Taking a dead man’s head to the pub

Londoners do some very odd things but taking a dead man’s head to the pub is probably one of the more unusual. Read on!

There’s a monument that many office workers pass under every day that they’d never realise has a ghoulish past. It’s an innocuous old gateway that leads from the front of St Paul’s cathedral into Paternoster Square. A lovely old thing with two statues on either side. What’s not to like?

Temple Bar

Templar Bar – a ghoulish secret

Only you have to imagine this gateway – Temple Bar – in its original location. For centuries, it bestrode Fleet Street as the westernmost entrance to the City of London. The spot is now marked by a late Victorian monument – a sort of pillar – with a dragon on top. The reason for Templar Bar’s removal was that by the 1870s, the 17th century gateway was causing serious traffic jams with its narrow arches. So it was taken apart stone by stone and re-erected in a park owned by a brewer for many years before being moved to its current spot in 2004.

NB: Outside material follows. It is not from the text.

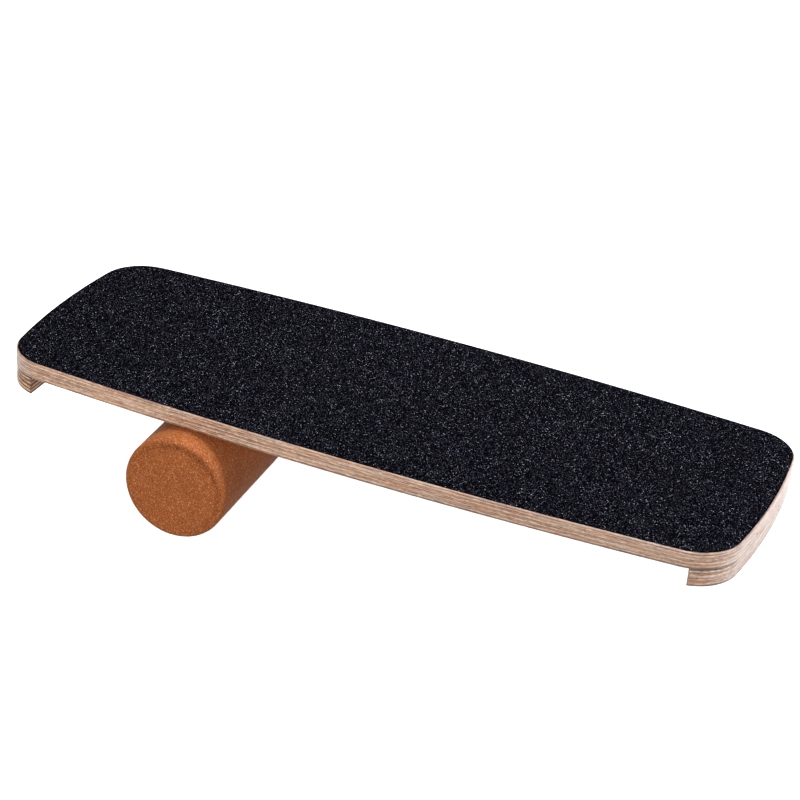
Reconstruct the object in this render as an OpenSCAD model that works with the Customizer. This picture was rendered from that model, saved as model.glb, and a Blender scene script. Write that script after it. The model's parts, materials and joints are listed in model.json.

The ghoulish part of its history is that Temple Bar was more often than not surmounted by the heads of traitors on spikes in the eighteenth century. Sir Christopher Wren had designed the arch to replace one incinerated in the Great Fire of 1666. The statues on it, by the way, are of Queen Elizabeth I and James I on one side and Charles I and Charles II on the other. After the Scottish rebellions of 1715 and 1745, the heads of leading rebels decorated the top. This was to be an object lesson to bolshy Londoners that anybody taking on the kings of England would see their head join the others.

One of the heads was that of a leading rebel against the king, involved in the so-called “Jacobite” uprisings, called Christopher Layer. Like many traitors, his head remained on top of Templar Bar for years. In fact, you could hire some glasses to take a closer look if you wanted. But one stormy night, Layer’s head blew off his spike and bounced into Fleet Street. It was picked up by an attorney called John Pearce who took it to a local public house and showed if off to his friends.

Christopher Layer

Christopher Layer’s head was taken to the pub – the indignity!

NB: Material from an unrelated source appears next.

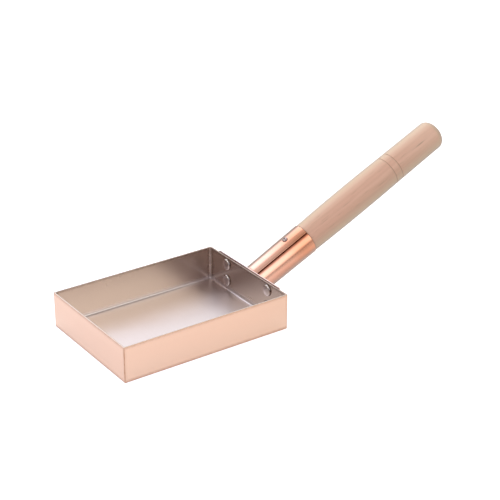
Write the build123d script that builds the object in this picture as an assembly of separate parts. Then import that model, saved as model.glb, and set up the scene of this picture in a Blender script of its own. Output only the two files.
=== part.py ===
from build123d import *
import math
import os

# Tamagoyaki pan: a box folded from copper sheet and tinned inside, with a riveted copper handle bracket
# that is rolled into a socket, and a turned wooden handle held in the socket by one screw.
# Millimetres. The origin is the middle of the face that the pan stands on, +X runs out along the handle,
# +Z is up, and left and right are as seen from inside the pan, looking towards the handle.

# Pan box
pan_length = 165.0
pan_width = 120.0
pan_height = 33.5
pan_sheet = 1.5
corner_outer_radius = 1.2
corner_inner_radius = 2.0
base_outer_radius = 1.1
base_inner_radius = 1.9
rim_chamfer = 0.3

# Bracket, all of one sheet; its wings lie flat against the back wall
bracket_sheet = 1.2
wing_span = 94.0
wing_above_rim = 1.0
wing_above_base = 1.0
wing_top_radius = 1.6
wing_bottom_radius = 7.0
wing_chamfer = 0.25

# Rolled socket, tilted up from the back wall; lengths run along its axis from the wall
handle_tilt = 25.2
socket_height = 17.2
socket_length = 70.5
socket_root_diameter = 27.8
socket_mouth_diameter = 29.6
collar_length = 9.4
flare_radius = 2.2
flare_bands = 4

# Lap seam of the socket: its angle from the socket's top towards the right, then the parts of the lap
seam_angle = 39.0
dip_angle = 24.0
lap_angle = 22.0
lap_gap = 0.15

# Rivets through the wall and the wings, heads inside the pan
rivet_spread = 63.0
rivet_rise = 16.0
rivet_middle_height = 18.4
rivet_shank_diameter = 5.0
rivet_clearance = 0.05
rivet_head_diameter = 11.0
rivet_head_height = 2.2
rivet_tail_diameter = 9.6
rivet_tail_height = 1.7
rivet_flat_share = 0.5

# Turned wooden handle; lengths run along its axis from its shoulder at the socket's mouth
shoulder_gap = 0.1
wood_length = 170.0
wood_mouth_diameter = 28.4
wood_swell_diameter = 30.1
wood_ring_diameter = 29.5
wood_end_diameter = 28.7
wood_swell_share = 0.41
wood_shoulder_chamfer = 0.4
wood_end_round_length = 8.6
wood_end_flat_diameter = 5.0
wood_end_bands = 5
turned_ring_place = 106.7
turned_ring_spacing = 7.7
turned_ring_count = 2
turned_ring_width = 1.1
turned_ring_depth = 0.5

# Tang of the handle, inside the socket
tang_length = 58.0
tang_clearance = 0.3
relief_margin_angle = 3.0

# Screw through the top of the socket into the tang, and the strip of the socket that holds its hole
screw_from_mouth = 18.8
screw_head_diameter = 5.4
screw_head_height = 1.3
screw_flat_share = 0.6
screw_shank_diameter = 3.0
screw_length = 11.0
screw_clearance = 0.05
screw_strip_angle = 37.0
screw_cross_length = 3.0
screw_cross_width = 0.7
screw_cross_depth = 0.6

# How far a cutting tool runs past what it cuts
overrun = 5.0

right_angle = 90.0
full_turn = 360.0
wall_face = pan_length / 2
wing_face = wall_face + bracket_sheet
wing_top = pan_height + wing_above_rim
seam_start = right_angle + seam_angle
screw_place = socket_length - screw_from_mouth
tilt = math.radians(handle_tilt)
along_handle = (math.cos(tilt), 0, math.sin(tilt))
to_left = (0, 1, 0)

# Local Z runs along the socket and local Y points up out of its top
socket_plane = Plane(origin=(wall_face, 0, socket_height), x_dir=to_left, z_dir=along_handle)


def station(place):
    """Plane square to the socket's axis at a distance from the wall."""
    return socket_plane.offset(place)


def socket_radius(place):
    """Outer radius of the socket's cone at a distance from the wall."""
    mouth_share = place / socket_length
    return (socket_root_diameter + (socket_mouth_diameter - socket_root_diameter) * mouth_share) / 2


def on_circle(radius, angle):
    return (radius * math.cos(math.radians(angle)), radius * math.sin(math.radians(angle)))


def long_arc(radius, start, sweep):
    """Arc about the socket's axis, of the elliptical kind, because faces lofted from it have few facets."""
    return EllipticalCenterArc((0, 0), radius, radius, start_angle=start, arc_size=sweep)


def rolled_line(radius, drop, start, tuck_angle):
    """Line that goes round at one radius to the dip, where it drops, and then on below the seam."""
    strip_start = seam_start + full_turn - dip_angle - screw_strip_angle
    half_sweep = (strip_start - start) / 2
    right_side = long_arc(radius, start, half_sweep)
    left_side = long_arc(radius, start + half_sweep, half_sweep)
    screw_strip = CenterArc((0, 0), radius, strip_start, screw_strip_angle)
    dip = Line(screw_strip @ 1, on_circle(radius - drop, seam_start))
    tuck = long_arc(radius - drop, seam_start, tuck_angle)
    return [right_side, left_side, screw_strip, dip, tuck]


def rolled_sheet_section(place):
    """Section of the rolled sheet: one edge lies on top at the seam, the other is tucked in below it."""
    radius = socket_radius(place)
    drop = bracket_sheet + lap_gap
    outside = rolled_line(radius, drop, seam_start, lap_angle)
    inside = rolled_line(radius - bracket_sheet, drop, seam_start, lap_angle)
    top_edge = Line(outside[0] @ 0, inside[0] @ 0)
    tucked_edge = Line(outside[-1] @ 1, inside[-1] @ 1)
    return station(place) * make_face(Curve() + outside + inside + [top_edge, tucked_edge])


def tang_section(place):
    """Section of the tang: round, with a relief that clears the tucked edge of the sheet."""
    radius = socket_radius(place) - bracket_sheet - tang_clearance
    relief_angle = lap_angle + relief_margin_angle
    outline = rolled_line(radius, bracket_sheet + lap_gap, seam_start + relief_angle, relief_angle)
    step = Line(outline[-1] @ 1, outline[0] @ 0)
    return station(place) * make_face(Curve() + outline + [step])


def rivet_places():
    """Name, y and z of each rivet."""
    places = []
    for level, upward in (("upper", 1), ("lower", -1)):
        for side, leftward in (("left", 1), ("right", -1)):
            y = leftward * rivet_spread / 2
            z = rivet_middle_height + upward * rivet_rise / 2
            places.append(("rivet_" + level + "_" + side, y, z))
    return places


def rivet_hole(y, z):
    length = pan_sheet + bracket_sheet + 2 * overrun
    hole = Cylinder(rivet_shank_diameter / 2 + rivet_clearance, length)
    return Pos(wall_face, y, z) * Rot(0, right_angle, 0) * hole


def tray(length, width, height, corner_radius, base_radius):
    """Block that stands on z = 0, rounded on its upright edges and round its base."""
    block = Box(length, width, height, align=(Align.CENTER, Align.CENTER, Align.MIN))
    block = fillet(block.edges().filter_by(Axis.Z), corner_radius)
    return fillet(block.faces().sort_by(Axis.Z)[0].edges(), base_radius)


def make_pan_body():
    body = tray(pan_length, pan_width, pan_height, corner_outer_radius, base_outer_radius)
    inner_length = pan_length - 2 * pan_sheet
    inner_width = pan_width - 2 * pan_sheet
    inside = tray(inner_length, inner_width, pan_height, corner_inner_radius, base_inner_radius)
    body -= Pos(0, 0, pan_sheet) * inside
    body = chamfer(body.faces().sort_by(Axis.Z)[-1].edges(), rim_chamfer)
    for _, y, z in rivet_places():
        body -= rivet_hole(y, z)
    return body


def wing_room():
    """Space that the wings fill up to their outline, and the space beyond them for the socket."""
    height = wing_top - wing_above_base
    outline = Rectangle(wing_span, height)
    outline = fillet(outline.vertices().group_by(Axis.Y)[-1], wing_top_radius)
    outline = fillet(outline.vertices().group_by(Axis.Y)[0], wing_bottom_radius)
    middle = Plane(origin=(wall_face, 0, wing_above_base + height / 2), x_dir=to_left, z_dir=(1, 0, 0))
    wings = extrude(middle * outline, bracket_sheet)
    wings = chamfer(wings.faces().sort_by(Axis.X)[-1].edges(), wing_chamfer)
    flare = extrude(middle * offset(outline, -wing_chamfer), bracket_sheet + flare_radius)
    beyond = Box(2 * socket_length, wing_span, 4 * pan_height, align=(Align.MIN, Align.CENTER, Align.CENTER))
    return wings + flare + Pos(wing_face + flare_radius, 0, 0) * beyond


def collar_round(inset):
    """Round bar along the socket's axis, from behind the wall to the collar's end."""
    reach = socket_root_diameter * math.tan(tilt)
    section = Circle(socket_root_diameter / 2 - inset)
    return extrude(station(-reach) * section, reach + collar_length)


def flare_section(band):
    """Outline of the collar cut parallel to the wings, spread more the nearer it is to them."""
    across, out = on_circle(flare_radius, right_angle * band / flare_bands)
    spread = flare_radius - out
    from_wing = flare_radius - across
    radius = socket_root_diameter / 2
    height = socket_height + (bracket_sheet + from_wing) * math.tan(tilt)
    plane = Plane(origin=(wing_face + from_wing, 0, height), x_dir=to_left, z_dir=(1, 0, 0))
    return plane * Ellipse(radius + spread, radius / math.cos(tilt) + spread)


def make_wings_and_collar():
    """Wings with the socket's root drawn out of them through a flare, open through to the wall."""
    from_wall = (Align.MIN, Align.CENTER, Align.CENTER)
    tall = 2 * (pan_height + overrun)
    plate = Pos(wall_face, 0, pan_height / 2) * Box(bracket_sheet, wing_span, tall, align=from_wall)
    beyond_wall = Pos(wall_face, 0, 0) * Box(socket_length, wing_span, 2 * tall, align=from_wall)
    flare = loft([flare_section(band) for band in range(flare_bands + 1)], ruled=True)
    joined = plate + flare + (collar_round(0) & beyond_wall)
    joined -= collar_round(bracket_sheet)
    return joined & wing_room()


def screw_plane():
    """Plane on the cone's top under the screw's head, with local Y out along the screw."""
    seat = station(screw_place).from_local_coords((0, socket_radius(screw_place), 0))
    mouth_top = station(socket_length).from_local_coords((0, socket_radius(socket_length), 0))
    return Plane(origin=seat, x_dir=mouth_top - seat, z_dir=(0, -1, 0))


def screw_hole(radius):
    hole = Cylinder(radius, screw_length, align=(Align.CENTER, Align.CENTER, Align.MIN))
    return screw_plane() * Rot(right_angle, 0, 0) * hole


def make_handle_bracket():
    bracket = make_wings_and_collar()
    bracket += loft([rolled_sheet_section(collar_length), rolled_sheet_section(socket_length)], ruled=True)
    for _, y, z in rivet_places():
        bracket -= rivet_hole(y, z)
    return bracket - screw_hole(screw_shank_diameter / 2 + screw_clearance)


def make_rivet():
    """Rivet about local Y, with the inner wall at y = 0 and the head above it."""
    grip = pan_sheet + bracket_sheet
    shank = rivet_shank_diameter / 2
    head = rivet_head_diameter / 2
    tail = rivet_tail_diameter / 2
    outline = Polyline(
        (0, rivet_head_height),
        (head * rivet_flat_share, rivet_head_height),
        (head, 0),
        (shank, 0),
        (shank, -grip),
        (tail, -grip),
        (tail * rivet_flat_share, -grip - rivet_tail_height),
        (0, -grip - rivet_tail_height),
        close=True,
    )
    return revolve(make_face(outline), Axis.Y)


def place_rivet(y, z):
    inner_wall = Plane(origin=(wall_face - pan_sheet, y, z), x_dir=to_left, z_dir=(0, 0, 1))
    return inner_wall * make_rivet()


def make_screw():
    """Screw with a bevelled head and a cross recess."""
    head = screw_head_diameter / 2
    shank = screw_shank_diameter / 2
    outline = Polyline(
        (0, screw_head_height),
        (head * screw_flat_share, screw_head_height),
        (head, 0),
        (shank, 0),
        (shank, -screw_length),
        (0, -screw_length),
        close=True,
    )
    screw = revolve(make_face(outline), Axis.Y)
    for length, width in ((screw_cross_length, screw_cross_width), (screw_cross_width, screw_cross_length)):
        screw -= Pos(0, screw_head_height, 0) * Box(length, 2 * screw_cross_depth, width)
    return screw_plane() * screw


def make_turned_grip():
    """Grip about local Y, from the socket's mouth at y = 0: swelled up to its turned rings, then straight."""
    shoulder = (wood_mouth_diameter / 2, wood_shoulder_chamfer)
    swell = (wood_swell_diameter / 2, wood_length * wood_swell_share)
    ring = (wood_ring_diameter / 2, turned_ring_place)
    flat = wood_end_flat_diameter / 2
    end_points = []
    for band in range(wood_end_bands + 1):
        across, along = on_circle(1, right_angle * band / wood_end_bands)
        radius = flat + (wood_end_diameter / 2 - flat) * across
        end_points.append((radius, wood_length + wood_end_round_length * (along - 1)))
    end_points += [(0, wood_length), (0, 0), (shoulder[0] - wood_shoulder_chamfer, 0), shoulder]
    outline = make_face(Curve() + [ThreePointArc(shoulder, swell, ring), Polyline([ring] + end_points)])
    for number in range(turned_ring_count):
        outline -= turned_ring(turned_ring_place + number * turned_ring_spacing)
    return revolve(outline, Axis.Y)


def turned_ring(place):
    """Section of a vee groove turned into the grip's side."""
    straight_length = wood_length - wood_end_round_length - turned_ring_place
    taper = (wood_ring_diameter - wood_end_diameter) / 2 / straight_length
    radius = wood_ring_diameter / 2 - taper * (place - turned_ring_place)
    bottom = (radius - turned_ring_depth, place)
    edge = radius + turned_ring_depth
    sides = Polyline(bottom, (edge, place + turned_ring_width), (edge, place - turned_ring_width), bottom)
    return make_face(sides)


def make_wooden_handle():
    shoulder = station(socket_length + shoulder_gap).origin
    turning_plane = Plane(origin=shoulder, x_dir=to_left, z_dir=(math.sin(tilt), 0, -math.cos(tilt)))
    tang_start = socket_length - tang_length
    tang = loft([tang_section(tang_start), tang_section(socket_length + overrun)], ruled=True)
    handle = turning_plane * make_turned_grip() + tang
    return handle - screw_hole(screw_shank_diameter / 2)


def main():
    os.makedirs("parts", exist_ok=True)
    parts = {
        "pan_body": make_pan_body(),
        "handle_bracket": make_handle_bracket(),
        "wooden_handle": make_wooden_handle(),
        "fixing_screw": make_screw(),
    }
    for name, y, z in rivet_places():
        parts[name] = place_rivet(y, z)
    for name, part in parts.items():
        export_step(part, os.path.join("parts", name + ".step"))
        print(name, "volume", round(part.volume), "solids", len(part.solids()))


main()
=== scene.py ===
# Tamagoyaki pan: a copper box wiped with tin inside, a riveted copper bracket rolled into a socket,
# and a turned wooden handle held in the socket by one screw.
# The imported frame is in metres. The sizes here are millimetres and become metres when a mesh is made.
# +X runs out along the handle, +Z is up and left is +Y, as seen from inside the pan.
import math
import bmesh
import bpy
from mathutils import Matrix, Vector


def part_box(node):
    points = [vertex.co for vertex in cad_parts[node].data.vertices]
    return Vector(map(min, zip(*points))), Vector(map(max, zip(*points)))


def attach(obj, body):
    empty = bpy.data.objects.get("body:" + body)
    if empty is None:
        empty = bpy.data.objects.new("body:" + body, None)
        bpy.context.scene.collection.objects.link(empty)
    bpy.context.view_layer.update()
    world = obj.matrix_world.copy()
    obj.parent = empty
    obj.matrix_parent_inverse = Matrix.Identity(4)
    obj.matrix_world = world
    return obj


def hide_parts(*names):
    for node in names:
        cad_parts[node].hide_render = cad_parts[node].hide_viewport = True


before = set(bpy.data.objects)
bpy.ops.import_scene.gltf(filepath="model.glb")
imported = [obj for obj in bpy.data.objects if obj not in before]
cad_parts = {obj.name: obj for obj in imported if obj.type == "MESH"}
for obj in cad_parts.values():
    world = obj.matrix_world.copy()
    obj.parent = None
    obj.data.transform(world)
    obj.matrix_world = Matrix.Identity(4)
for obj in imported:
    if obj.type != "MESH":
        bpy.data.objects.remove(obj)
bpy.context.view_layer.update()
mm = 0.001
weldReach = 0.0005 * mm  # points this near each other become one
tiny = 1e-9  # slack for comparing
print("frame loaded:", ", ".join(sorted(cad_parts)))


# Small tools for meshes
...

An account of this incident I have before me from the early nineteenth century says that a friend of Isaac Newton and eccentric collector Dr Richard Rawlinson asked if he could buy the head. Apparently, he was palmed off with somebody else’s head (where were all these heads coming from!!). When he died, Rawlinson “directed it to be buried in his right hand”. I know – weird eh? And so what happened to Layer’s head? Well, the story has it that it was buried under the floor of the aforementioned public house.

Crimes committed by very drunk people

Being half Irish, I’ve had a couple of drinks in my time. And I thought I’d look at crimes committed over the centuries in London by people who were very, very drunk. And what happened to them!

DRUNK CRIMES: Insulting the king

On the 23 August 1676, a Scottish sailor was found guilty at the Old Bailey of uttering “wicked and detestable words” about King Charles II. He also said he hoped Britain would be damned and destroyed. Unfortunately, his ravings were heard by what the court described as a “Gentleman of Quality” and therefore he was put on trial.

This was a time when insulting the monarch could have very serious consequences. The man had just heard that the king’s barge had sailed past on the river Thames and this triggered a flow of expletives. And it was noted that he was extraordinarily drunk.

However, by the time he was in court, he was sobbing, claiming he had nothing against the king and pleading for Christian mercy. Luckily the judge just fined him.

DRUNK CRIMES: Shoplifting

In the same year, 1676, there’s an account of “two legerdemain ladies of profound experience in the mysteries of shoplifting”. What a great way of describing a couple of thieves! One of them had already been whipped “at the cart” in public but that didn’t stop them stealing some expensive callicoe.

Once caught, their excuse to avoid another whipping was that they had been absolutely drunk on brandy and no idea what they were doing. Regrettably for them, the judge decided that was no grounds for avoiding a guilty sentence.

DRUNK CRIMES: Slagging off the Protestant religion

In 1678, Matthew Momford committed the terrible crime of getting drunk and slagging off the Protestant religion. In strongly anti-Catholic England, this was a very grave offence. At this time, Jesuit and Catholic priests were still being hanged, drawn and quartered in London as agents of the Pope and traitors.

So Matthew was very unwise to get half cut on booze and loudly declare he was a “Papist” (Catholic) and that all Protestants should be burned. Once arrested and sober, Matthew declared that he was a good Protestant again and that his words had just been drunk rubbish.

The judge said he felt Matthew had no religion and only a hefty fine of one hundred pounds – a huge sum at that time – would bring him back to God. And until he could pay the fine, he’d be imprisoned. Plus he would have to show good behaviour for ten years.